I wrote everything into a document titled, “Core”, with the intention that it will be re-read regularly and evolve with new context and growth. I needed to understand what I truly wanted to do, versus beliefs conditioned into my consciousness. This makes me remember what is truly important to me, which is easy to forget with day to day busyness.

If I couldn’t see myself yet, at the very least, I can write down pieces of myself for my future selves to piece them together.

Sharing a piece

This is lifted directly out from my document:

If security is not an issue, I will

  • make anything I want
  • help anybody I want
  • read a lot
  • learn anything I want
  • travel a lot
  • love a lot

I realized I was already on the path to living the life I would have, even if I didn’t have to worry about security. It was just approached with guilt, obligation, oppression and weight instead of love, power, joy and one thing I keep forgetting because I was too busy wallowing in self-pity — how wonderful it is to have the capacity to feel, create and connect?

I can’t literally make anything I want or help anybody I want, but I can make more things and help a lot of people, now. The only thing that I wasn’t doing much was travel a lot, but I made some key adjustments and tradeoffs, and I am looking forward to traveling a lot more.

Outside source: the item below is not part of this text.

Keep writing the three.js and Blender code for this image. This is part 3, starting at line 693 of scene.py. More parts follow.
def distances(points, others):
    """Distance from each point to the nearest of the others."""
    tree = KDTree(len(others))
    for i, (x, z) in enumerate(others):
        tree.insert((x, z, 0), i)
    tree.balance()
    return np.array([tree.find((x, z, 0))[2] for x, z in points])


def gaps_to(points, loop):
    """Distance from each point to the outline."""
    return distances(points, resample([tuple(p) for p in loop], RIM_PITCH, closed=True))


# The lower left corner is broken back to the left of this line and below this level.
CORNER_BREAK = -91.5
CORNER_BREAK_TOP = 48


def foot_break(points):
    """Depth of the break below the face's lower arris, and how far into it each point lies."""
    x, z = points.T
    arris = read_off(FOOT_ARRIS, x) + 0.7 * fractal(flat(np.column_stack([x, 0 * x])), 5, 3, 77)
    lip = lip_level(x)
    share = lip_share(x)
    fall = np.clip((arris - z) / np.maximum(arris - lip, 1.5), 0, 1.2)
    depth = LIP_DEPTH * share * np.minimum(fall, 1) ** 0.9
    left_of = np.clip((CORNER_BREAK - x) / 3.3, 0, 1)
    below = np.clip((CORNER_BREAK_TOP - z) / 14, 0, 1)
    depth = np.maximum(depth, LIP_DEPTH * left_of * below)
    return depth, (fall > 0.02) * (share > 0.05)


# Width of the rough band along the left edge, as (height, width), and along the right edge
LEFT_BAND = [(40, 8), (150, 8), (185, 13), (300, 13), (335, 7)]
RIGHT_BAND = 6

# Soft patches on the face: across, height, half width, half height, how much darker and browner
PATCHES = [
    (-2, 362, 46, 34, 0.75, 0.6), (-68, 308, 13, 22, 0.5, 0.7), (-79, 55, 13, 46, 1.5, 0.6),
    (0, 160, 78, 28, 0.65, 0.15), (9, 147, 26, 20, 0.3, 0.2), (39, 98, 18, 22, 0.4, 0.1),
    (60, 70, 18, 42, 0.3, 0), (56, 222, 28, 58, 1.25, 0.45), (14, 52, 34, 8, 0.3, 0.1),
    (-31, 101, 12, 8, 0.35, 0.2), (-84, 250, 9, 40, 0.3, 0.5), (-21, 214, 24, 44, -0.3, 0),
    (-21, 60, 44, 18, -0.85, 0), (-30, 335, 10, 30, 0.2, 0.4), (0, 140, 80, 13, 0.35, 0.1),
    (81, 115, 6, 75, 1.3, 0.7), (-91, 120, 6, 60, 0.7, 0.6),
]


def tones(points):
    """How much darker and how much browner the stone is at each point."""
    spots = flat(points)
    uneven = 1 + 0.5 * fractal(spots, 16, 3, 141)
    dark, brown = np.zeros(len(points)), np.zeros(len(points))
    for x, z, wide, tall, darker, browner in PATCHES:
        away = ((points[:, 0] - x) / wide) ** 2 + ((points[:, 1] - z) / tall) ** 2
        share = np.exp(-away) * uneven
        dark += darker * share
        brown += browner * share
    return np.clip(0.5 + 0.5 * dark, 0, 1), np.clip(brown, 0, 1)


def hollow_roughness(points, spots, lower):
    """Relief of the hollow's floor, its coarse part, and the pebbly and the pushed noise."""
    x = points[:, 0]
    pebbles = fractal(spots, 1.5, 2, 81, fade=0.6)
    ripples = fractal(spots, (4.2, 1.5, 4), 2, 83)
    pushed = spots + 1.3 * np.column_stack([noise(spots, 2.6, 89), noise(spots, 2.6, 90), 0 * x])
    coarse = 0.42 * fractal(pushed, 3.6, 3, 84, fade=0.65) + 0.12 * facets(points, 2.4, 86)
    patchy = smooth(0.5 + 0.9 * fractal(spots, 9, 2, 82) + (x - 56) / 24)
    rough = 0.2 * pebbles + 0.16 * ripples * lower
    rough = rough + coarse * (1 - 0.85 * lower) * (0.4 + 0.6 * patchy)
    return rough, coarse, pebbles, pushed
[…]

Once I remembered what truly matters and why they matter, letting go of the rest was easy.

This is definitely biased because I am writing about myself. This is not one of those annoying “30 steps to a better life (except forgetting we are all diverse human beings and the world is massively unequal)” post. Tell me if I sound like that. I’ll reflect morosely. I’ll be sharing more epiphanies and thoughts while I was sorting myself out — including one about doing what is right for ourselves and not what is common. This was meant to be that post, but I guess my inner-muse thought otherwise, as usual. 
As you can tell, my new life goal is to expose more of my true snarky self.

Thank you for reading, I deeply appreciate every single one of you. Not being snarky here, really.